Columbia Electric Street Railway, Light & Power Substation is a historic power substation located in Columbia, South Carolina, US. It was built in 1900 with later additions and alterations, and is a two-story, Italian Renaissance Revival style red brick building. It features an arcade of rounded compound arches or archivolts. From 1900 until 1936, the building served as a power substation for the Columbia Electric Street Railway, Light & Power Company and its successors.

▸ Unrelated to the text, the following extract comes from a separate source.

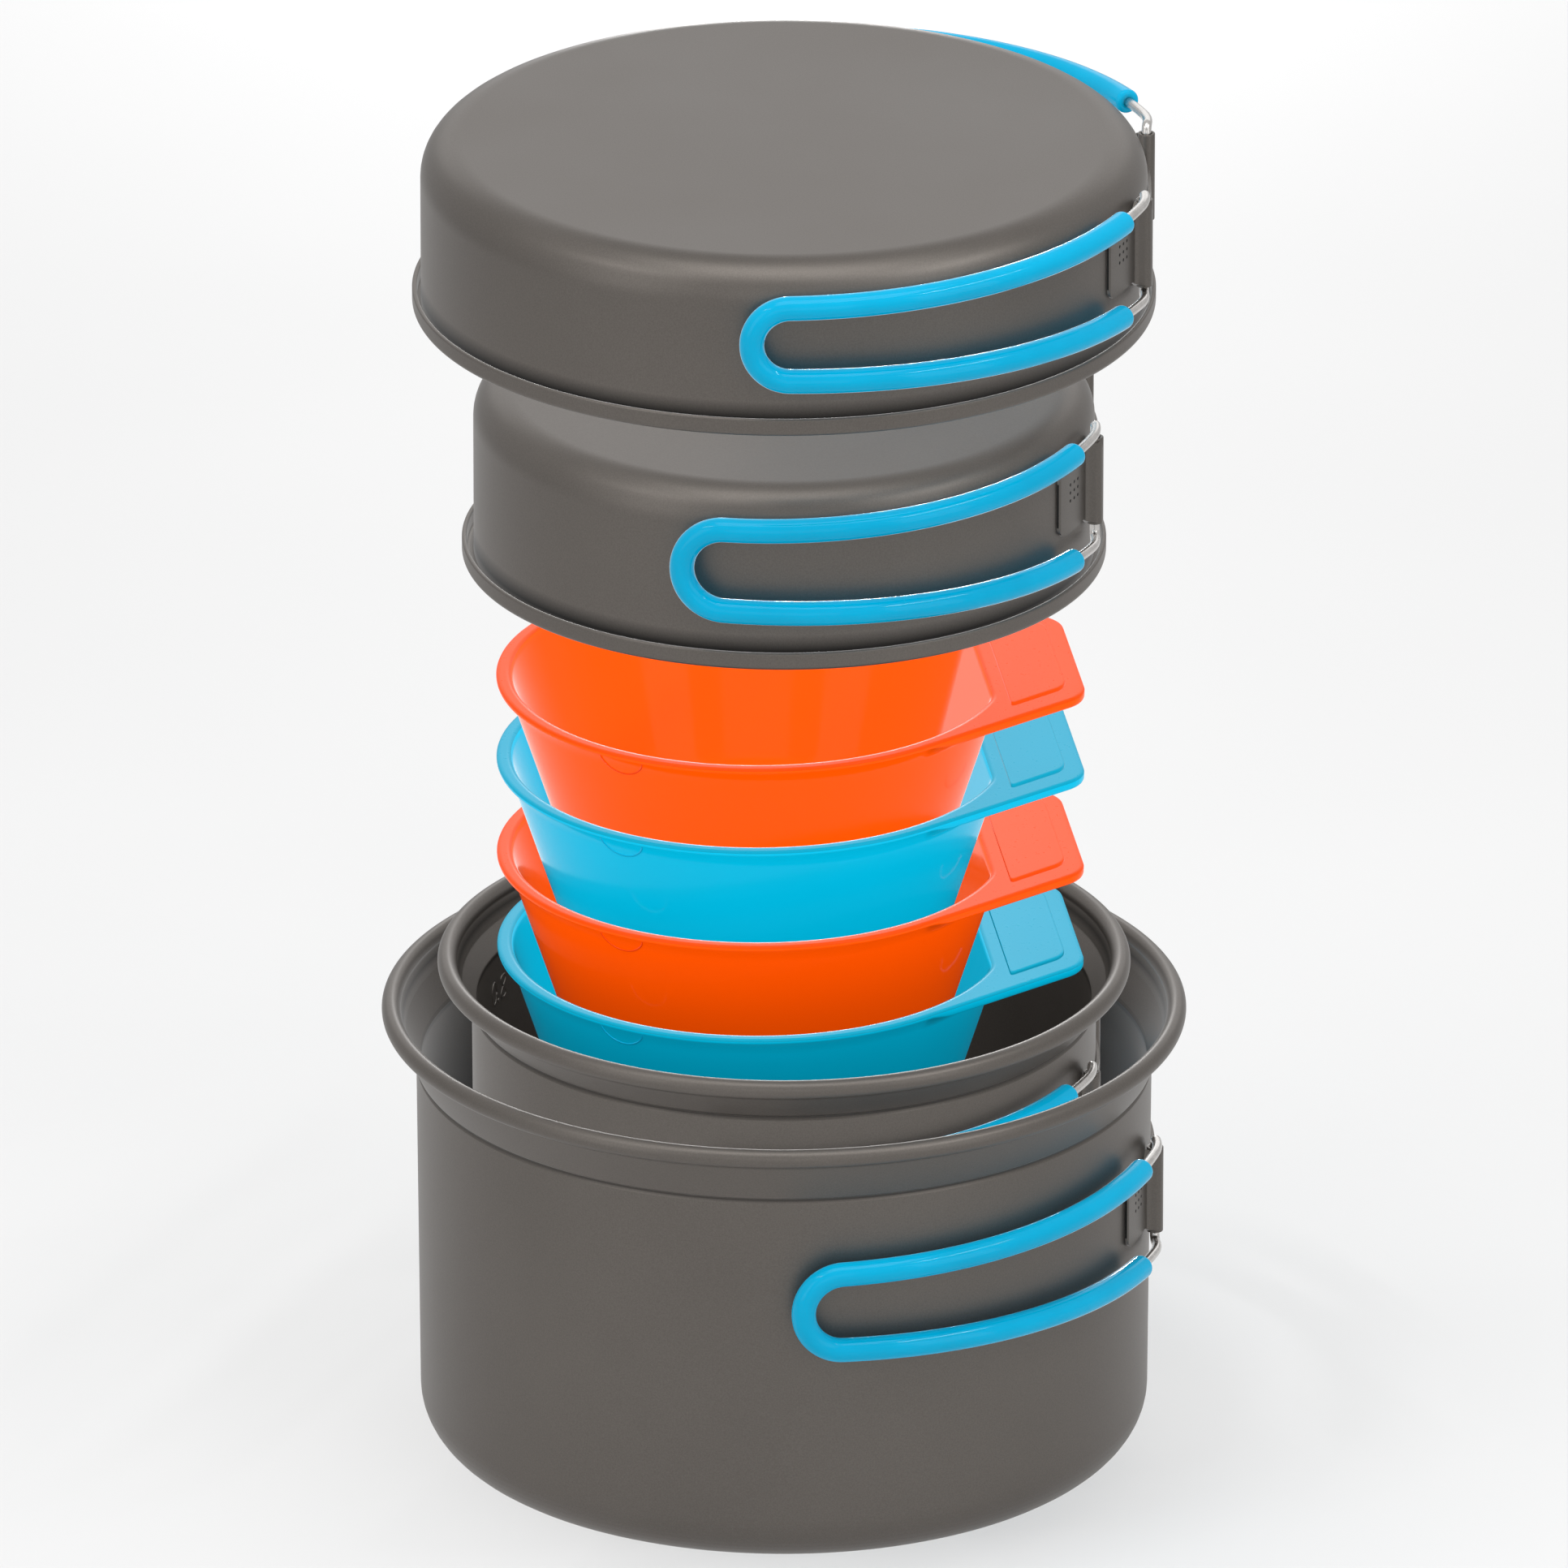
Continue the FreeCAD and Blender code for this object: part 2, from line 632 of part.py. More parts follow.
fill_sheet()
parts = [make_pot(pot) for pot in POTS] + [make_pan(pan) for pan in PANS]
for vessel in (*POTS, *PANS):
    parts.append(make_bracket(vessel))
    for side in ("front", "back"):
        parts.extend(make_handle(vessel, side))
parts.extend(make_bowl(bowl) for bowl in BOWLS)
write_parts(parts)
for item in parts:
    print(f"{item.Label}: {item.Shape.Volume / 1000:.2f} cm3, solids {len(item.Shape.Solids)}")
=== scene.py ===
import json
from math import acos, asin, atan2, ceil, cos, degrees, hypot, pi, radians, sin, sqrt, tan

import bpy
from mathutils import Matrix, Vector

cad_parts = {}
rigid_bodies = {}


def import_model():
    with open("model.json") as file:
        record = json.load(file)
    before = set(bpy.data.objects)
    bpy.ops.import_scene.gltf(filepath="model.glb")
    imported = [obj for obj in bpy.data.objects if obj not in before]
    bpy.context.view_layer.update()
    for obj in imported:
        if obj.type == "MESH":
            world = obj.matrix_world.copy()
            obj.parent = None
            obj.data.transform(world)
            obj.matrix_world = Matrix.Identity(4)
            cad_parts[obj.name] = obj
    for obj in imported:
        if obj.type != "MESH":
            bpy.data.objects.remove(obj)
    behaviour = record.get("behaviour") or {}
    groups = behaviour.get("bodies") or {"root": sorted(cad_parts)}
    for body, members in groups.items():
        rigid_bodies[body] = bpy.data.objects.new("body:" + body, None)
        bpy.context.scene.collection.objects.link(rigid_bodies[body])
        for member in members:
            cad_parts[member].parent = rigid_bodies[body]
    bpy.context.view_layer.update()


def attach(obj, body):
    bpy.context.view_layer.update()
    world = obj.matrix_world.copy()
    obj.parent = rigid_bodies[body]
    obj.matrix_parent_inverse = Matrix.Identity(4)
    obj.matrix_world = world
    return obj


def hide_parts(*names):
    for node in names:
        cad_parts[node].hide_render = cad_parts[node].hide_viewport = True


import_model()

# The looks of a nesting camp cook set over its exact parts: spun shells, rolled brackets, bent
# wire handles in soft sleeves, and four moulded bowls. Sizes are written in millimetres, as in
# the exact parts, and MM turns them into metres.
MM = 0.001
UP = Vector((0, 0, 1))
SHADE_BAND_FADE = 0.2         # a painted shade band fades out over this, either side of its outer radius

WIRE = 1.2
SLEEVE = 3.0
SLEEVE_END = 0.9        # rounding of a sleeve's cut end
KNUCKLE = 2.1
KNUCKLE_BORE = 1.28
KNUCKLE_RISE = 11.2
KNUCKLE_STAND = 2.2
KNUCKLE_OFFSET = 22.3
SHEET = 1.2
FLOOR = 1.4
BEAD = 2.35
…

The Columbia Electric Street Railway, Light & Power Company Substation is architecturally significant for its distinctive Italian Renaissance Revival characteristics and historically significant for its direct association with Columbia's street railway or trolley system. The building was designed by W. B. Smith Whaley, an architect well known for his cotton mills throughout the American southeast. The substation, like many of Whaley's designs, is typically Italian Renaissance Revival in many of its defining features. The primary construction material is monochromatic red brick, laid in common or American bond pattern. The primary architectural element is the arcade of rounded compound arches or archivolts springing from broad piers. The massing is heavy, solid, and imposing. This weightiness is further emphasized by the flat roof and the recessed window and door openings. The substation was renovated in 1912 to meet the growing needs of the burgeoning trolley system - the electrical equipment was upgraded, three bays were added to the west end of the building, a second story was added within the volume of the building, the original office space was removed, and the tile floor was replaced with reinforced concrete throughout the building. A monitor roof was also installed (though removed at a later date), and the cornice on the west elevation was removed and reused on the extended north elevation. From its construction in 1900 until 1936, when the trolley system permanently discontinued service, the building served as a power substation (and briefly as the general offices) for the Columbia Electric Street Railway, Light & Power Company and its successors. The trolley system operated by this company and powered by the substation played an integral part in the creation, growth, and subsequent annexation of Columbia's suburbs during the early twentieth century. These developments are illustrative of the broad pattern of trolley-based public transportation and suburban expansion of many American cities in the late nineteenth and early twentieth centuries.

It was added to the National Register of Historic Places in 2011.